L’accord signé par Bruxelles et Wellington en juillet 2023, est entré en vigueur le 1er mai. Il doit permettre d’augmenter de 30 % les échanges entre l’Union européenne et la Nouvelle Zélande en 10 ans et devrait booster le commerce bilatéral avec la France.
19 000 kilomètres de distance. Jamais l’Union européenne n’avait conclu de traité commercial avec un pays aussi lointain. Il supprime les droits de douanes sur les produits industriels comme les vêtements, les chaussures, le textile et l’automobile (auparavant taxés jusqu’à 10 %), mais aussi les produits pharmaceutiques, les machines et appareils ainsi que les produits chimiques (5 %), le vin, les produits à base de porc, les chocolats et biscuits et les aliments pour animaux de compagnie (5 %).
Ces nouvelles dispositions visent à économiser 140 millions d’euros (M EUR) de droits de douane par an et ce dès la première année d’application et de créer un surplus annuel de 4,5 milliards d’euros (Md EUR) d’exportations, soit l’équivalent de la moitié de celles réalisées par les pays de l’UE en 2022 (9,5 Md EUR). Si ces dernières concernent des produits manufacturés, les importations depuis la Nouvelle-Zélande sont essentiellement constituées de produits agricoles (viande de mouton, kiwis, vins, produits laitiers, principalement).
Le solde commercial français traditionnellement excédentaire
Hormis en 2020, la balance commerciale de la France avec ce pays du bout du monde a toujours été excédentaire, d’une centaine de millions d’euros en moyenne (104 M EUR précisément en 2023). L’an dernier le solde commercial a bondi de 40 M EUR, tiré à la hausse par les ventes d’automobiles européennes (+ 30 M EUR). A l’inverse, l’amélioration du solde des produits laitiers et glaces (+ 24 M EUR), de la viande et des produits à base de viande (+ 23 M EUR) et des instruments à usage médical, optique et dentaire (+ 16 M EUR), s’explique quasi exclusivement par la baisse des importations. Ces hausses font plus que compenser la diminution du solde des machines industrielles et forestières (- 11 M EUR) dont les exportations ont fléchi.

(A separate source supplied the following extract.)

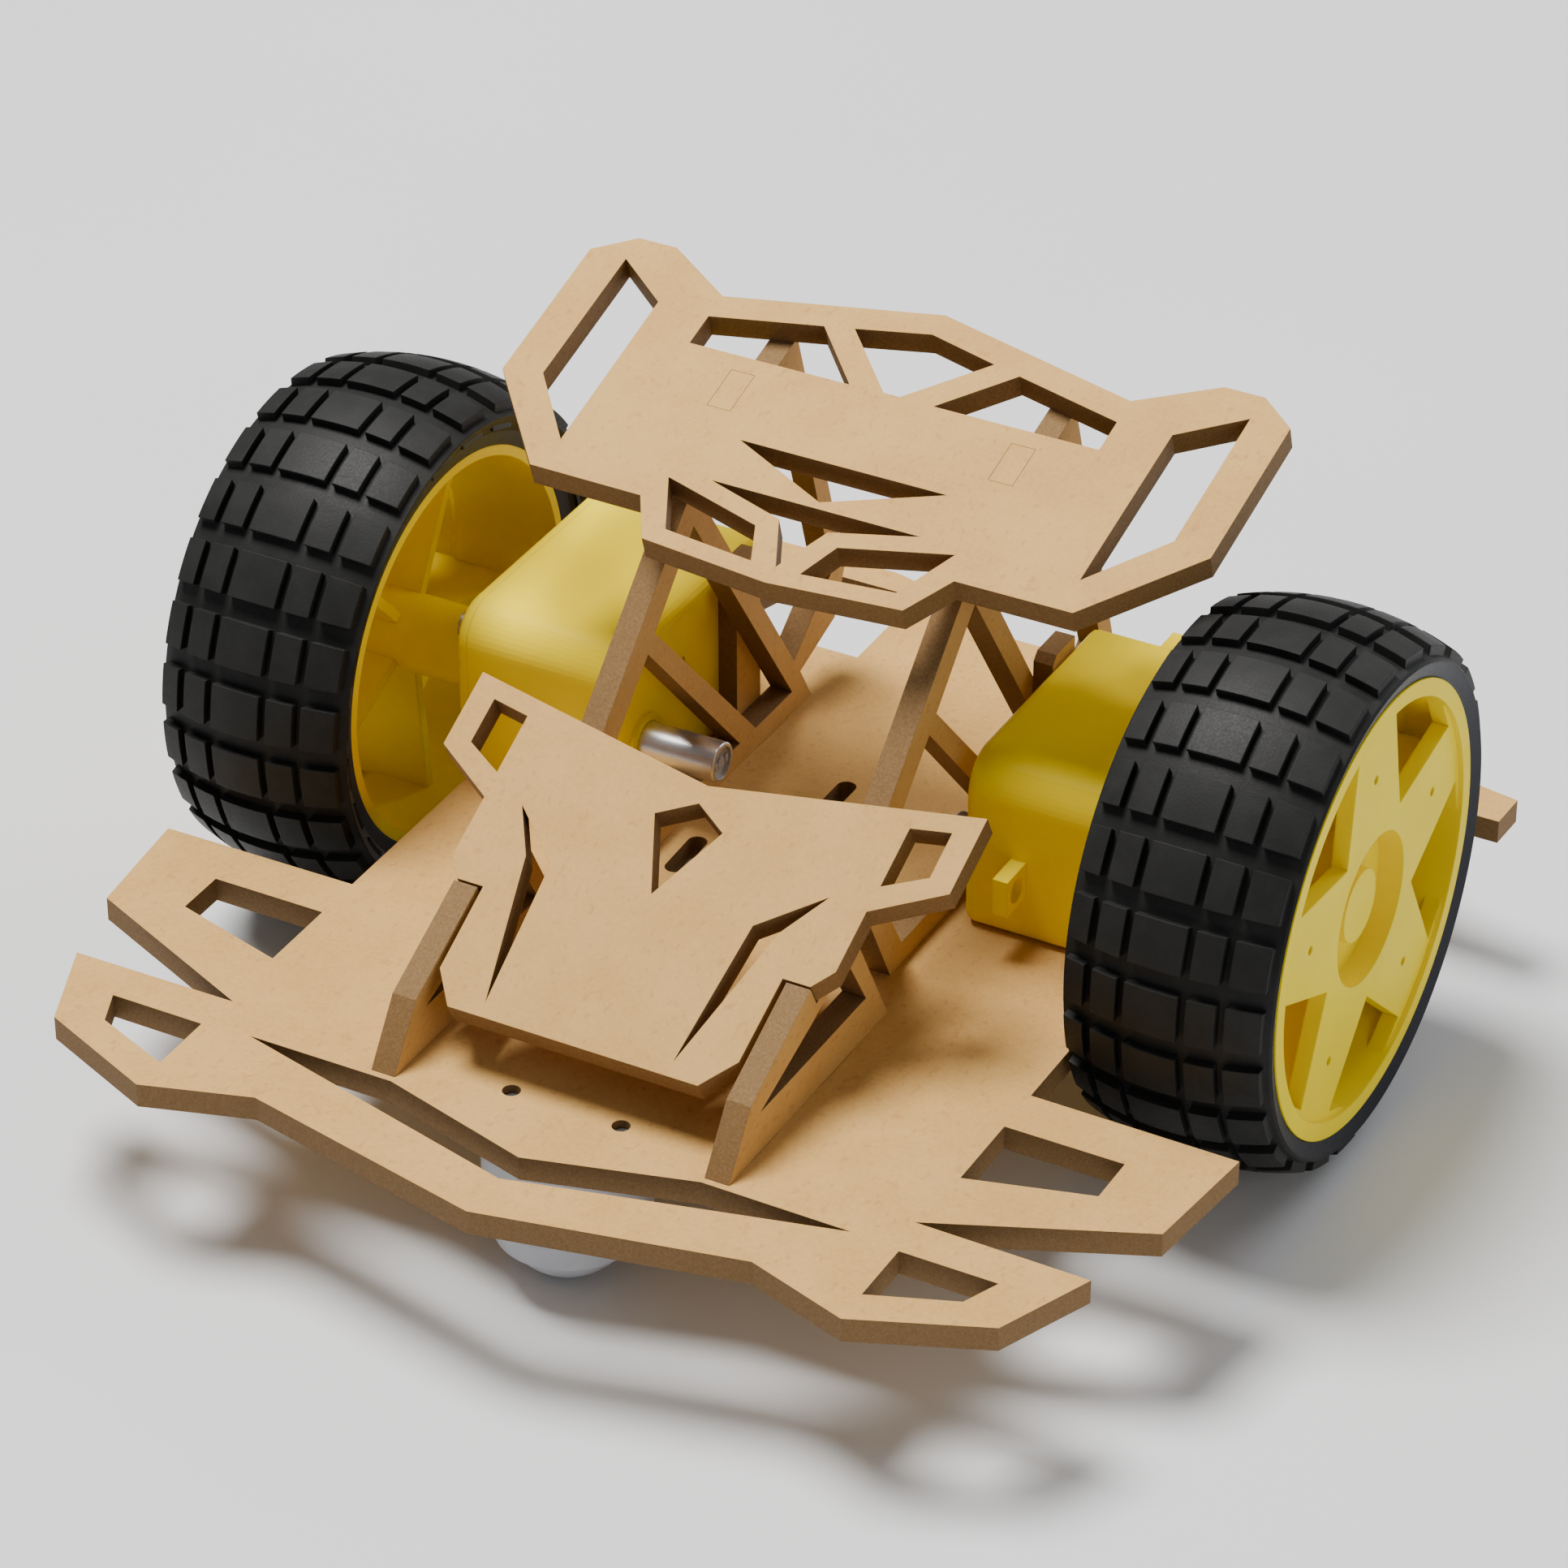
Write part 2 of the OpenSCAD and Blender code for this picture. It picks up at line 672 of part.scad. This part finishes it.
module tyre(name) {
    half = tyre_wide / 2;
    base_r = tyre_r - block_high;
    // The blocks run in the same order along +X on both wheels.
    flip = name == "left" ? -1 : 1;
    color(rubber) place() side(name) along_x(wheel_station(name), axle) {
        rotate_extrude($fn = 120) intersection() {
            translate([tyre_r - crown_r, 0]) circle(crown_r - block_high, $fn = 120);
            polygon([
                [rim_r, rim_ends[0]], [rim_r + 1.8, rim_ends[0] - 0.4], [rim_r + 4.2, -half],
                [tyre_r, -half], [tyre_r, half - 0.4], [base_r - 2.4, half - 0.2],
                [flange_d / 2 + 2, half], [flange_d / 2, rim_ends[1] - 0.2],
                [flange_d / 2, rim_ends[1] - flange_t], [seat_r, rim_ends[1] - flange_t],
                [seat_r, seat_step[1]], [rim_r, seat_step[0]]
            ]);
        }
        difference() {
            rotate_extrude($fn = 120) intersection() {
                translate([tyre_r - crown_r, 0]) circle(crown_r, $fn = 120);
                for (c = tread_columns) {
                    translate([tyre_r - 5.5, flip > 0 ? c[0] : -c[0] - c[1]]) square([8, c[1]]);
                }
            }
            for (k = [0 : tread_rows - 1]) {
                rotate(tread_turn(name) + k * 360 / tread_rows)
                    translate([tyre_r - 8, -row_gap / 2, -half]) cube([12, row_gap, tyre_wide]);
            }
        }
    }
}

module pan_screw(head_r, head_t, r, length) {
    translate([0, 0, -head_t]) cylinder(r = head_r, h = head_t);
    translate([0, 0, -eps]) cylinder(r = r, h = length);
}

module lid_screws() {
    color(silver) place() for (name = ["left", "right"]) {
        side(name) for (p = lid_posts) {
            translate([case_end, p[0], p[1]]) rotate([0, -90, 0]) pan_screw(1.5, 1, lid_screw_r, 8);
        }
    }
}

module gearbox_screws() {
    color(silver) place() for (name = ["left", "right"]) {
        side(name) for (y = mount_ys) {
            translate([mount_x, y, -sheet]) pan_screw(1.9, 1.4, mount_screw_r, 6.8);
        }
    }
}

module caster_housing() {
    cavity_r = ball_r + cup_play;
    color(grey) place() translate([0, caster_y, 0]) difference() {
        rotate_extrude() polygon([
            [0, -sheet], [cup_d / 2, -sheet], [cup_d / 2, cup_bottom + 3.5],
            [cup_d / 2 - 1.1, cup_bottom], [0, cup_bottom]
        ]);
        translate([0, 0, ball_z]) sphere(r = cavity_r, $fn = 96);
        for (s = [-1, 1]) {
            translate([s * caster_pitch / 2, 0, -sheet - cup_roof - 4.5])
                cylinder(r = caster_head_r + 0.15, h = 4.5);
            translate([s * caster_pitch / 2, 0, -sheet - cup_roof - eps])
                cylinder(r = caster_screw_r + 0.05, h = cup_roof + 1);
        }
    }
}

module caster_ball() {
    color(grey) place() translate([0, caster_y, ball_z]) sphere(r = ball_r, $fn = 96);
}

module caster_screws() {
    color(silver) place() for (s = [-1, 1]) {
        translate([s * caster_pitch / 2, caster_y, -sheet - cup_roof])
            pan_screw(caster_head_r, 1.2, caster_screw_r, cup_roof + 2);
    }
}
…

Les exportations tricolores à destination de la Nouvelle-Zélande sont plus diversifiées. Les exportations de matériels de transport, principalement l’aéronautique et, dans une moindre mesure, l’automobile, représentent plus d’un tiers du total. Elles sont suivies par les machines industrielles et agricoles (un sixième du total), notamment des tracteurs. Viennent ensuite les produits des industries agroalimentaires (un huitième), dont les deux tiers sont du champagne et du vin, du lactosérum et des aliments pour chiens et chats. Les produits chimiques, parfums et cosmétiques représentent 8 % du total et sont majoritairement constitués de produits chimiques.
La bataille du kiwi
De Nouvelle-Zélande, la France importe essentiellement des produits issus des industries agroalimentaires (près de la moitié du total) et de l’agriculture (un quart du total). La viande de mouton représente la majorité (près des trois quarts) de la viande importée tandis que les produits agricoles importés sont pour plus des deux tiers constitués de kiwis. Hors la France est le sixième producteur mondial de ce fruit d’origine chinoise. Quelque 1 500 agriculteurs le cultivent, principalement dans le Sud-Ouest. Et craignent la concurrence des antipodes, incarnée par la marque néo-zélandaise Zespri, en situation de quasi-monopole sur ce marché.
En février dernier, la présidente de l’union de coopératives Scaap Kiwifruits de France confiait à l’antenne de France 3 ses craintes quant aux conséquences de ce nouvel ALE sur le secteur : « Zespri vient faire des achats en Turquie et en Europe pour, après, venir revendre ses produits sur le marché français ! » Un tour de passe-passe qui rappelle celui d’une affaire de 2019, mise au jour par la répression des fraudes en 2019. Elle visait des intermédiaires qui achetaient des kiwis en Italie à prix cassés pour les revendre en France en tant que fruits produits localement.
Premier ALE de nouvelle génération
Reste que la production néo-zélandaise vient compéter celle de la France, qui alimente les consommateurs uniquement en hiver. En outre, l’accord de libre-échange prévoit une reconnaissance des IGP dont les deux appliquées au kiwi (Adour et Corse) et personne n’empêche les agriculteurs français de vendre leur production à l’autre bout du monde.
Si ce n’est, tout de même, qu’il est possible de trouver aberrant sur le plan écologique de transporter des fruits à l’autre bout du monde. D’autant que l’accord signé par Bruxelles et Wellington est le premier dit « de nouvelle génération ». Il comprend en effet un volet RSE dont l’engagement à respecter les accords de Paris qui vise à décarboner notre économie.